Great quarter and estimates need to go up considerably - $185m hold adjusted run rate and Q3 trends better than Q2. Street at $155m for Q3
"These results represent another strong quarter for our Company, driven by significantly improved operating performance across all areas of the business. Our second quarter results reflect record consolidated EBITDA on record setting gaming volumes for our Company. Our overall profitability continues to reflect our various cost containment initiatives that help drive strong operating leverage."
- Mr. Lawrence Ho, Co-Chairman and Chief Executive Officer of Melco Crown Entertainment
HIGHLIGHTS FROM THE RELEASE
- Net Revenue of $960MM and EBITDA of $216MM
- CoD: Net revenue of $608MM and EBITDA of $151MM
- Altira: Net revenue of $311.5MM and EBITDA of $73MM
- Mocha Slots: Net revenue of $32MM and EBITDA of $10MM
- Cash: $1.4BN (including $368MM of restricted cash); Debt: $2.4BN
- Capex: $8.5MM
- "The show has entertained over 700,000 guests with occupancy levels above 90% on average per show. The House of Dancing Water has significantly reinforced City of Dreams' entertainment proposition and has generated meaningful positive ripple effects throughout the business, including higher property visitation, hotel occupancy rates, and gaming spend."
- "We have successfully completed the acquisition of a 60% interest in the Studio City project on Cotai. We continue to work on our design plans and are currently evaluating financing plans, including a bank loan and other debt financing, to fund this project."

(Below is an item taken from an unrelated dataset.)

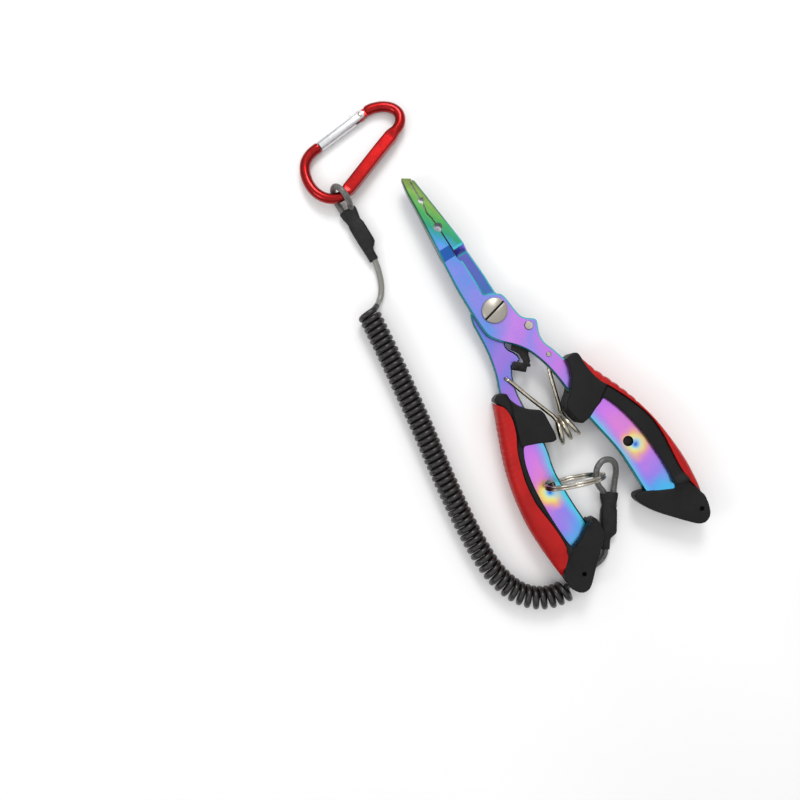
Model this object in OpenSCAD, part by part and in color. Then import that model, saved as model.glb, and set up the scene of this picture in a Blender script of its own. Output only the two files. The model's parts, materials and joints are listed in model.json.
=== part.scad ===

- "We are also excited about the recently announced dual listing proposal. Upon completion of our Hong Kong initial public offering, our dual listing will provide our existing shareholders with much enhanced liquidity and will also broaden the Company's investor universe."
CONF CALL NOTES
- Committed to growing their mass market revenues, especially premium Mass. Non-gaming amenities continue to drive visitation and spending
- Cubic and House of Dancing Water continue to drive brand recognition
- HDW operates at a B/E level but helps drive traffic and gaming volumes
- Continuing to work on hotel yield management and other cost control efficiencies to help drive margins
- Believe that the MSC location will provide them with a competitive advantage
- Continue to see strong GGR growth in Macau.
- Growth in Chinese visitation continues to outstrip visitation growth from other regions
- Their Mass GGR growth far exceeds the market growth rate, despite increased supply/competition
- Hold Adjusted EBITDA with 2.85% hold across the junkets would have been $185MM
- Their new facility allows them more flexibility at a cost of a small increase in rate. There were some charges related to the refinancing in the quarter.
- Guidance for 3Q
- D&A: $85MM
- Corporate: $25MM
- Net Interest expense: $30MM (including the impact of various corporate transactions)
- Pretty happy with Q3 so far
- With the opening of GM, the center of gravity has moved more towards Cotai and they have benefited from that
- MSC: 36 month process to open the facility from when they commence construction. Prior owners put in $100MM of capex into the project already.
- The reason that they are so excited about MSC is their location right by the Lotus Bridge which should be open 24 hours. So they would have extremely high foot traffic at that property.
- Really looking to keep their operating expenses in check and leverage their scale as they have 3 operating units in Macau. Initiatives in premium mass should also help their mix.
- PH3 of CoD is going on their back burner for now, but still think that they will need additional rooms there at some point in the future
- In 1H11, they have been focusing more on the premium Mass business which has a little less promotional expense attached to it. Hence, the better margins.
- Promotional expenses were $11MM lower than we estimated and have been steadily declining as a % of casino revenue over the past 2 years
- This year, within the mass segment, premium mass accounted for 50-60% (last year was 60%); hence, grind business accounted for 40-50% of the mass business.
- CoD hold adjustment
- The hold was pretty close to 2.85%, but they had favorable mix in the quarter between RC and Revshare - which had a $7MM benefit
- Any change in commission rate or operating expenses?
- No change in the commission rate, just mix shift in volumes
- Players rebates were flat sequentially
- Promotional expenses were tighter
- Have higher utility expenses in 2Q over 1Q. They also have to book a higher bonus provision on higher volumes. Going into 3Q, they intend to keep operating expenses flat QoQ.
- Table cap will last until March 2013, and post March 2013, they would increase it 3-5% - so only new builds will get those tables. Therefore, they are trying to yield up their tables as you can see from higher win per tables.
- Deceleration in RC volumes?
- Had to move the opening of some junket rooms until 3Q so that impacted their growth in 2Q
- They have faith that the Macau government will grant them the necessary number of tables at MSC to make the project viable. For them, it's really about getting the necessary approvals to restart construction vs getting gazetted. Their process is a much less complicated one.